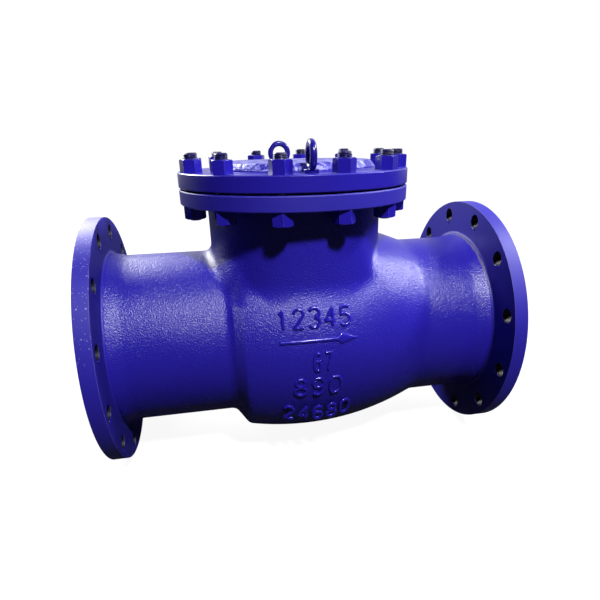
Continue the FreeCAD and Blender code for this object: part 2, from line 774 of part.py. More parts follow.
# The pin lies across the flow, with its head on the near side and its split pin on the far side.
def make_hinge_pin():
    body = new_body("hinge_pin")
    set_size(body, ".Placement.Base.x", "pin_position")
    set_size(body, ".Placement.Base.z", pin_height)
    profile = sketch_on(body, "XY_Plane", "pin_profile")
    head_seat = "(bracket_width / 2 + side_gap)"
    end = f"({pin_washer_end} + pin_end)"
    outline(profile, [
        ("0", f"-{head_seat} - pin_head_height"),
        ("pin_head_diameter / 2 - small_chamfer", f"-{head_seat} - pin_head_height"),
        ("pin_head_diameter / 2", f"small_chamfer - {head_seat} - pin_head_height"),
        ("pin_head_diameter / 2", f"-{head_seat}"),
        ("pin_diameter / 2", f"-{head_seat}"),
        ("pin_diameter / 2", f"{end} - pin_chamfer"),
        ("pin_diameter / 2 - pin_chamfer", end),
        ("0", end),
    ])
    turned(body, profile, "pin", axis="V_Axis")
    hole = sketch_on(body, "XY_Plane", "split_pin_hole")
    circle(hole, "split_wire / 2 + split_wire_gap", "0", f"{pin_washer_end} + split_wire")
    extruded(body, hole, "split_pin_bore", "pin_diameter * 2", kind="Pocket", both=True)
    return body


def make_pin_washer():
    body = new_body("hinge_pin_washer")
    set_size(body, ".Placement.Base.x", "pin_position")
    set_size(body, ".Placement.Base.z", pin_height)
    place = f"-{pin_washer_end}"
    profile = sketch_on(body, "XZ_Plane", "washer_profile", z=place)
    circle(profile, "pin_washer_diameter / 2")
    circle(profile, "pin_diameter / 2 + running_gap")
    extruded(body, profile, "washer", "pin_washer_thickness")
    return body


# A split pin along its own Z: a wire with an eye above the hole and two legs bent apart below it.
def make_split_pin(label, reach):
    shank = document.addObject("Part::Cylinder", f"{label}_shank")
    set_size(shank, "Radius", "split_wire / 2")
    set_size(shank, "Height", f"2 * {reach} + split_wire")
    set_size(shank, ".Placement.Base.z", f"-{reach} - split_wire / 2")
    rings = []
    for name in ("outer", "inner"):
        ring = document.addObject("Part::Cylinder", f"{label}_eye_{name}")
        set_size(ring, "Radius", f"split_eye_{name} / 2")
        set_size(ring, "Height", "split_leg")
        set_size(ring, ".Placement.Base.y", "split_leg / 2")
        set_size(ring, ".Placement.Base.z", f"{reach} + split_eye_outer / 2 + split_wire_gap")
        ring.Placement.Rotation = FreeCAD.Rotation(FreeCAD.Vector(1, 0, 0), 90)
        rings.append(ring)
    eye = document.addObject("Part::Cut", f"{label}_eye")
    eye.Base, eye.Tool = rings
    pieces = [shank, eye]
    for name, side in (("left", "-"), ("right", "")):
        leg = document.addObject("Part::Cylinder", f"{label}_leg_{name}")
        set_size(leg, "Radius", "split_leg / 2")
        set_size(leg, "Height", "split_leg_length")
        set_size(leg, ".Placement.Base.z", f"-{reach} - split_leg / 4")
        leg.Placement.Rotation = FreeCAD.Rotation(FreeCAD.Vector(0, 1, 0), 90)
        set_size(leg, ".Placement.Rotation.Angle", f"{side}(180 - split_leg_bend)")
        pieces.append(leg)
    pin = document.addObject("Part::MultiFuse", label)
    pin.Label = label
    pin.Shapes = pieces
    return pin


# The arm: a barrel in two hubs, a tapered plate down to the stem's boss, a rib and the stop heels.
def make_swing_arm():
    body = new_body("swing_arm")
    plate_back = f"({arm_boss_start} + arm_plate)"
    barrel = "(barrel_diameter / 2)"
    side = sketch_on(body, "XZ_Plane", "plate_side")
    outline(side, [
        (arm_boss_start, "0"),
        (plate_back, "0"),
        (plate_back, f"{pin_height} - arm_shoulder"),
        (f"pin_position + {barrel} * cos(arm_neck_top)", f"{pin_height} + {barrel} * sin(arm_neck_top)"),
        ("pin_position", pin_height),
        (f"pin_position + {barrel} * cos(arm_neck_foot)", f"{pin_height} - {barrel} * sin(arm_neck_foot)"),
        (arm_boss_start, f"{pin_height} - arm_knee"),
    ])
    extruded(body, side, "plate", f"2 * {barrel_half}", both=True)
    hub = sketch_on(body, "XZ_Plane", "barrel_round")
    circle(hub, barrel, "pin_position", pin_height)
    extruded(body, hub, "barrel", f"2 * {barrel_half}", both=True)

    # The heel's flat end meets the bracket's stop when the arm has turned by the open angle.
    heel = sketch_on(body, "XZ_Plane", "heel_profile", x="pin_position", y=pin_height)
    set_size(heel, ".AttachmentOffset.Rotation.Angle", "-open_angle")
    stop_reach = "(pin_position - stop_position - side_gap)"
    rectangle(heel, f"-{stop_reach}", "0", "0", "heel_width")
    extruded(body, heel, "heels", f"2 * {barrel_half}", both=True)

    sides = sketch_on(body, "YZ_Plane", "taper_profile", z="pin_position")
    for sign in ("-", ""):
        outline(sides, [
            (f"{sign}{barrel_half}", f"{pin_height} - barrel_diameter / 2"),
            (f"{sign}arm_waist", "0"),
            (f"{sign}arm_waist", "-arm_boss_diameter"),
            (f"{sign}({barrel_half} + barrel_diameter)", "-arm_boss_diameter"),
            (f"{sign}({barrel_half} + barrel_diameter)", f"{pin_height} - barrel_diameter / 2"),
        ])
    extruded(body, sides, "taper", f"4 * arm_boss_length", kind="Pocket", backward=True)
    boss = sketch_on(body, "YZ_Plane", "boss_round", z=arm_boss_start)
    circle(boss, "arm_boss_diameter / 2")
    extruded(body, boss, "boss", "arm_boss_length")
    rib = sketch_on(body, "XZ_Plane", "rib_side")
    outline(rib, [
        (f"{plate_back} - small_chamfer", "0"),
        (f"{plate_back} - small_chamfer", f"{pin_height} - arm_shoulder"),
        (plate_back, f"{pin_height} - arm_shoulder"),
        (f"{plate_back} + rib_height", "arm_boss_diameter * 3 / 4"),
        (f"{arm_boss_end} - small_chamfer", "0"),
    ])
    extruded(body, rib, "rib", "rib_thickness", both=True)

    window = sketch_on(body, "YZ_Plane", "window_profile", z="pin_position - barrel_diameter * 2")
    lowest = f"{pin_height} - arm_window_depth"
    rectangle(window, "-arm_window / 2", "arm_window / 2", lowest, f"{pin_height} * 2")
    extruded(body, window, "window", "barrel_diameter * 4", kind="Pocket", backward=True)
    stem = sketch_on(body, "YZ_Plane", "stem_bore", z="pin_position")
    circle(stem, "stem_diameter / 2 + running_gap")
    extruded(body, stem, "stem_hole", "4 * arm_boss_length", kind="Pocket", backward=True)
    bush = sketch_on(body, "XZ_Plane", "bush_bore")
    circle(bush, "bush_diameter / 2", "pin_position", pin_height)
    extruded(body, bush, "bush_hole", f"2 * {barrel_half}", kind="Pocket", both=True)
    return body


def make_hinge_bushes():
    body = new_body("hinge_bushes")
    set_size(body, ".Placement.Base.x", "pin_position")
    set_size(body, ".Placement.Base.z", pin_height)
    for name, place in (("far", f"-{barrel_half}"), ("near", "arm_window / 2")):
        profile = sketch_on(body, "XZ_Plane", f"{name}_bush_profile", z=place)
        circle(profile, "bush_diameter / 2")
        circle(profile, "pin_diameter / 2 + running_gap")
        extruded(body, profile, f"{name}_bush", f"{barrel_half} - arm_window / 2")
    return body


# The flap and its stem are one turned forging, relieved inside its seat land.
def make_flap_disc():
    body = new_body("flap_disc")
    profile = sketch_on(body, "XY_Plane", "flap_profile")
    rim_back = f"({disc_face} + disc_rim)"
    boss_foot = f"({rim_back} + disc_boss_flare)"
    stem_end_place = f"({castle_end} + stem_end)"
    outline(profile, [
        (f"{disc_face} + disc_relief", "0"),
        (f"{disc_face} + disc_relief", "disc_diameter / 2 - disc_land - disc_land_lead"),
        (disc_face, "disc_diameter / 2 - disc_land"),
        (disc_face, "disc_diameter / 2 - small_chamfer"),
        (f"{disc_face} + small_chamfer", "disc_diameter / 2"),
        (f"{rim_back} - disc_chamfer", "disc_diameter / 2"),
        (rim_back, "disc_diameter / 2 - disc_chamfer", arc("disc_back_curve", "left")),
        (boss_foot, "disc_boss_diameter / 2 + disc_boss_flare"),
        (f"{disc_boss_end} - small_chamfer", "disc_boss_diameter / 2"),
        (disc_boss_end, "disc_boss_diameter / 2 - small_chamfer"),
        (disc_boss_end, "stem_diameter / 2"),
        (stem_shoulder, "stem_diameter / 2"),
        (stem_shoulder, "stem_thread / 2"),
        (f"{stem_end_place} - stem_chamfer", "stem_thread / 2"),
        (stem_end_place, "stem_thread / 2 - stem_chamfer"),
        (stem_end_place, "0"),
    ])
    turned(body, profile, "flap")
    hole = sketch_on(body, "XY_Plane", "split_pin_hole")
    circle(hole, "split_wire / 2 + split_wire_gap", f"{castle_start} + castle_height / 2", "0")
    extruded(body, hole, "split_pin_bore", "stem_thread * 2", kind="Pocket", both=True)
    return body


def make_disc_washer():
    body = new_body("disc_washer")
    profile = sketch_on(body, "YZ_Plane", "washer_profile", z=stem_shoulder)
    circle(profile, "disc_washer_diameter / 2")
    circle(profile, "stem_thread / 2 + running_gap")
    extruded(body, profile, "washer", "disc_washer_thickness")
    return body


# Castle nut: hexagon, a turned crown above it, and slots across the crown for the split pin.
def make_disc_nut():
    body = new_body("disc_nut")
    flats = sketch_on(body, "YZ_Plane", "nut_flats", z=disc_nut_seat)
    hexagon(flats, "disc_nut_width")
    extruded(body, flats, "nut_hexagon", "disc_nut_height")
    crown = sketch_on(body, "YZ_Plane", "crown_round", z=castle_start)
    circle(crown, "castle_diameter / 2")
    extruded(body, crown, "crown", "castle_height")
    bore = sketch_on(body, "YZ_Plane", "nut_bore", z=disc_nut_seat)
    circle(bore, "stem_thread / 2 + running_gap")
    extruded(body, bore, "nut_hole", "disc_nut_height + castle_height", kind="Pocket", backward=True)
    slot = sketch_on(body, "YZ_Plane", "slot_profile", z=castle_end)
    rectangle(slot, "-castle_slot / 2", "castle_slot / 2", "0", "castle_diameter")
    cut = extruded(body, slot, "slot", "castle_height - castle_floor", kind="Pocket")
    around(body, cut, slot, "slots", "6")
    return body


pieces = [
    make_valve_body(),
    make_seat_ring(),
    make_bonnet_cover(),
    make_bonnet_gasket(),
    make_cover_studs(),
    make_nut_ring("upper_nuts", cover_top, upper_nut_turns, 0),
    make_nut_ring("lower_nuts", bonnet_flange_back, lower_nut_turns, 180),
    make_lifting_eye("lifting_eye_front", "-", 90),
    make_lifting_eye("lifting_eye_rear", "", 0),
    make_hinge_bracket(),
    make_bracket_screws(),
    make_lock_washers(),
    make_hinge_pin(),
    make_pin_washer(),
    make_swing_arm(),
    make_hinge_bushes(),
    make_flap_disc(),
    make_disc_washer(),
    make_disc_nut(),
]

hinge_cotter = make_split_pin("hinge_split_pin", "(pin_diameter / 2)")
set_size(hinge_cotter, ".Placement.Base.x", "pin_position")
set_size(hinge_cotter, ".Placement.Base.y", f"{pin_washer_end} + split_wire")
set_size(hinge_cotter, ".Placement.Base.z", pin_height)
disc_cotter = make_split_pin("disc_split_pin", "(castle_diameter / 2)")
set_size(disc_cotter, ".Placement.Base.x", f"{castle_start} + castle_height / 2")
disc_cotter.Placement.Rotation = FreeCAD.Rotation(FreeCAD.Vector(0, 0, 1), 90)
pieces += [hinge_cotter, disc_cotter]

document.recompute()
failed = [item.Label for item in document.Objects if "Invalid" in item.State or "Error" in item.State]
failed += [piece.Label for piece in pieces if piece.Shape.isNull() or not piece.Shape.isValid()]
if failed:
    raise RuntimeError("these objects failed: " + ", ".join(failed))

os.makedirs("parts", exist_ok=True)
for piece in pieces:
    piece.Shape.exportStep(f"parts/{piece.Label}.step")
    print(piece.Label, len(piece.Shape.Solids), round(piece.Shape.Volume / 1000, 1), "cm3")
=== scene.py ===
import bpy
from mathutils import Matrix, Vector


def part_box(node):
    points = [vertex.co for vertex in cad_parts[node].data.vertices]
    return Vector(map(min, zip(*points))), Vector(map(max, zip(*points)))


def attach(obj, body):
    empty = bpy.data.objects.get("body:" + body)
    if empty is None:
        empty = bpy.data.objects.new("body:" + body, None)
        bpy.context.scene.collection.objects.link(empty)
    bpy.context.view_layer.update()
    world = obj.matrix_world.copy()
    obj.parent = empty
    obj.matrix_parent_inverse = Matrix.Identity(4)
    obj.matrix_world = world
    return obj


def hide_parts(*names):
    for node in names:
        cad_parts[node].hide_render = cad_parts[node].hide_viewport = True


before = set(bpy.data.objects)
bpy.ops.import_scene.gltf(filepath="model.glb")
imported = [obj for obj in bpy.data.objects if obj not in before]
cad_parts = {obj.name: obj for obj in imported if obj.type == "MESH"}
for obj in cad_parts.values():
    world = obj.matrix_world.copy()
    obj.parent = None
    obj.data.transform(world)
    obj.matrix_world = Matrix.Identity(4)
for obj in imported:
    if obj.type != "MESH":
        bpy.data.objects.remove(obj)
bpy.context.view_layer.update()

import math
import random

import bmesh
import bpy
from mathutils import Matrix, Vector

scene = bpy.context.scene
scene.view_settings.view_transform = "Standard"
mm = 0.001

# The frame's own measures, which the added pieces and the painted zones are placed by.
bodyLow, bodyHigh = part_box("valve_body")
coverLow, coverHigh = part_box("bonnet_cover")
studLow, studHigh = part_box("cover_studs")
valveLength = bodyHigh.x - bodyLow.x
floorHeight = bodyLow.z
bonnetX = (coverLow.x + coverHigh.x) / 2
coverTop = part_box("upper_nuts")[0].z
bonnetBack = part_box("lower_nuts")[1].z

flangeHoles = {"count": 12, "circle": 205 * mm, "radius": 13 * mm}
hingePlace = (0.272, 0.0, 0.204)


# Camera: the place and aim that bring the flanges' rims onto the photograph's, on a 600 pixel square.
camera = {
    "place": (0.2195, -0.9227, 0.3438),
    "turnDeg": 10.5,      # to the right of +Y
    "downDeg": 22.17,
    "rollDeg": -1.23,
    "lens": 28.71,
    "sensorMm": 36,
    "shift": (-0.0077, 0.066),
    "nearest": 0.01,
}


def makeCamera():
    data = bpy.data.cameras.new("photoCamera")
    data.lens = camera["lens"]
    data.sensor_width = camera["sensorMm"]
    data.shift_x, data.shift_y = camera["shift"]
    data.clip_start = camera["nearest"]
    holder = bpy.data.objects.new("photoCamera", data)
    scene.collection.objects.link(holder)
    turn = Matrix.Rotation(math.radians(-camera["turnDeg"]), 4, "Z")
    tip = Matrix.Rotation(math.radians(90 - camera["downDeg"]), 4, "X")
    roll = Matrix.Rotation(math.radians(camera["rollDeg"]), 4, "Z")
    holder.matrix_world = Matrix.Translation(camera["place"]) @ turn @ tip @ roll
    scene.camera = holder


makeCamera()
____
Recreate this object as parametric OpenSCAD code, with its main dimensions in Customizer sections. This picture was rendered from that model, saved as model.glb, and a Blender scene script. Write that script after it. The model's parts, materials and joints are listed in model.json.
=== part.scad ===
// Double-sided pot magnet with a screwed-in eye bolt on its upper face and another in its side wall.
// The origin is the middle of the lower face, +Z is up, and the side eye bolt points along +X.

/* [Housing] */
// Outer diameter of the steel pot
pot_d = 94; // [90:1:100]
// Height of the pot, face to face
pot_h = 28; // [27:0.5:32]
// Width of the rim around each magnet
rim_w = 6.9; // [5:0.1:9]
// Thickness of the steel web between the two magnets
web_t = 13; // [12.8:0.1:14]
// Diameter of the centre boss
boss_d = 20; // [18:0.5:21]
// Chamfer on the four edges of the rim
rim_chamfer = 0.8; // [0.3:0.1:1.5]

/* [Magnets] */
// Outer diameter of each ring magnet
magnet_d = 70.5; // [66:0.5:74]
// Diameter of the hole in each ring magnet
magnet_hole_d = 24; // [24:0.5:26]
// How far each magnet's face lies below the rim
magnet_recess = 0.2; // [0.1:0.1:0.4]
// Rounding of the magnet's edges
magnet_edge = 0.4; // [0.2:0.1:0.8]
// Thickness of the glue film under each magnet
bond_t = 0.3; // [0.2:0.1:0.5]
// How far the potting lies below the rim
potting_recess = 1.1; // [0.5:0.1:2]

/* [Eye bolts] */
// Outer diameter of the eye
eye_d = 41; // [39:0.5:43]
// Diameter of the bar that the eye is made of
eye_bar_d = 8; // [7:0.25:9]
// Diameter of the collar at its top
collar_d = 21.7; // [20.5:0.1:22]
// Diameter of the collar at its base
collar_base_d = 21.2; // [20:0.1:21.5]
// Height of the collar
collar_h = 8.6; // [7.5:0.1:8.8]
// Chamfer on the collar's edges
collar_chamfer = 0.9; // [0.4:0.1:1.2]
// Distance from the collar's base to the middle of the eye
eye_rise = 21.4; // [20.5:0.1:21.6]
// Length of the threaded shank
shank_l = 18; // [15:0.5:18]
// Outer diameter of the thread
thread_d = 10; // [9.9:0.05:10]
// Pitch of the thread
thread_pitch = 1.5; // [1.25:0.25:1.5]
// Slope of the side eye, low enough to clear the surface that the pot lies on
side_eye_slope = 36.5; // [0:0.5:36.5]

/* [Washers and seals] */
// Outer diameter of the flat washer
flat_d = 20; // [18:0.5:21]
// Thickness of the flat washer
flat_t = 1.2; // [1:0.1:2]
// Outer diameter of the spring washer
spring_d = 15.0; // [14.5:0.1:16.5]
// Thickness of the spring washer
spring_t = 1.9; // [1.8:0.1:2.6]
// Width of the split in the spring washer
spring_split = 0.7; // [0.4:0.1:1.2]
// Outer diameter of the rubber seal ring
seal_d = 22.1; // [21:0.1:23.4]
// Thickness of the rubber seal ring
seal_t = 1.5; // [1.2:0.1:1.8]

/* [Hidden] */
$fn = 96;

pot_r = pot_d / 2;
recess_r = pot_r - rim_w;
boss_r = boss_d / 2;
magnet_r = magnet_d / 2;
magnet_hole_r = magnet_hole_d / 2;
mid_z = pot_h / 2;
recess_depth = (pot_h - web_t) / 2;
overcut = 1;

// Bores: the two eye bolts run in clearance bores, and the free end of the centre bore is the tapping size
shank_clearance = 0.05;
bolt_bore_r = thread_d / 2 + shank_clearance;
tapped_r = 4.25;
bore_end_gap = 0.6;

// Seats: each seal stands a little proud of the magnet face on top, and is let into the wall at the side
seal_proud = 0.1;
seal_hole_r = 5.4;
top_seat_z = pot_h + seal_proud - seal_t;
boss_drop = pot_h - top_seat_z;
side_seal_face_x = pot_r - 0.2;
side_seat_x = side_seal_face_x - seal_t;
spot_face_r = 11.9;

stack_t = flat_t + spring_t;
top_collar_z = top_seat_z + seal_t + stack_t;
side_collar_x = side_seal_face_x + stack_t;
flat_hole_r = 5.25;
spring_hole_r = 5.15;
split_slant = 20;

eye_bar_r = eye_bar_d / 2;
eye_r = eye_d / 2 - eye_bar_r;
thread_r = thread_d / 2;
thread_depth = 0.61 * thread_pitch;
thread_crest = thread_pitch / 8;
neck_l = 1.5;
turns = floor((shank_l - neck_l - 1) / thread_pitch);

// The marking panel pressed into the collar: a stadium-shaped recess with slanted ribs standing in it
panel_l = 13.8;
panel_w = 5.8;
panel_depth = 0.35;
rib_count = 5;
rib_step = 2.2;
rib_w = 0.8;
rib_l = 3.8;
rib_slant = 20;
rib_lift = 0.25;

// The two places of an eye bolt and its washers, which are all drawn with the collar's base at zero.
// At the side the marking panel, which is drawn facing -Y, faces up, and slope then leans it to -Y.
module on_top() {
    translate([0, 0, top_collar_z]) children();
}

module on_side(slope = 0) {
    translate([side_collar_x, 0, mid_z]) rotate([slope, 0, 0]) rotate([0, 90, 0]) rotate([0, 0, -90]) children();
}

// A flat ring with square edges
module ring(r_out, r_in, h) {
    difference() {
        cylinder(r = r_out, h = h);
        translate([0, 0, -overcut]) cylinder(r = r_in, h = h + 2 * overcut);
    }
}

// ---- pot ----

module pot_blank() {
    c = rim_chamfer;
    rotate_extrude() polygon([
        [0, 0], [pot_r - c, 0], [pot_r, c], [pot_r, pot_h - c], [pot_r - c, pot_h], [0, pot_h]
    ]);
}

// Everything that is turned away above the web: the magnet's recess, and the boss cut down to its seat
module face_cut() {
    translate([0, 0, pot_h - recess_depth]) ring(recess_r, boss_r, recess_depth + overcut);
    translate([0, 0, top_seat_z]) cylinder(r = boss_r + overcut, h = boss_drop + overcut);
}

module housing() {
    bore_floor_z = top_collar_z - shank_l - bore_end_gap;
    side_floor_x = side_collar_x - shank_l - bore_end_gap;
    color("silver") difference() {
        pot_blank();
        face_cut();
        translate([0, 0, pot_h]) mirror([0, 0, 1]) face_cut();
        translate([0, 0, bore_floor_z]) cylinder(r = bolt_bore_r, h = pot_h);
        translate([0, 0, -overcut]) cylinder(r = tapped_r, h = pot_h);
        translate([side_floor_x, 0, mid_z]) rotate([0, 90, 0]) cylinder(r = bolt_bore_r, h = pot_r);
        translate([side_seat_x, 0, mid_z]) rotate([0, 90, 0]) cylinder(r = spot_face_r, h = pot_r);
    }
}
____
WHAT IS NEEDED –
Using the entries above, repeat only the lines from the one containing "document.recompute()" through the one containing "obj.data.transform(world)", end lines included.

TASK SOLUTION –
document.recompute()
failed = [item.Label for item in document.Objects if "Invalid" in item.State or "Error" in item.State]
failed += [piece.Label for piece in pieces if piece.Shape.isNull() or not piece.Shape.isValid()]
if failed:
    raise RuntimeError("these objects failed: " + ", ".join(failed))

os.makedirs("parts", exist_ok=True)
for piece in pieces:
    piece.Shape.exportStep(f"parts/{piece.Label}.step")
    print(piece.Label, len(piece.Shape.Solids), round(piece.Shape.Volume / 1000, 1), "cm3")
=== scene.py ===
import bpy
from mathutils import Matrix, Vector


def part_box(node):
    points = [vertex.co for vertex in cad_parts[node].data.vertices]
    return Vector(map(min, zip(*points))), Vector(map(max, zip(*points)))


def attach(obj, body):
    empty = bpy.data.objects.get("body:" + body)
    if empty is None:
        empty = bpy.data.objects.new("body:" + body, None)
        bpy.context.scene.collection.objects.link(empty)
    bpy.context.view_layer.update()
    world = obj.matrix_world.copy()
    obj.parent = empty
    obj.matrix_parent_inverse = Matrix.Identity(4)
    obj.matrix_world = world
    return obj


def hide_parts(*names):
    for node in names:
        cad_parts[node].hide_render = cad_parts[node].hide_viewport = True


before = set(bpy.data.objects)
bpy.ops.import_scene.gltf(filepath="model.glb")
imported = [obj for obj in bpy.data.objects if obj not in before]
cad_parts = {obj.name: obj for obj in imported if obj.type == "MESH"}
for obj in cad_parts.values():
    world = obj.matrix_world.copy()
    obj.parent = None
    obj.data.transform(world)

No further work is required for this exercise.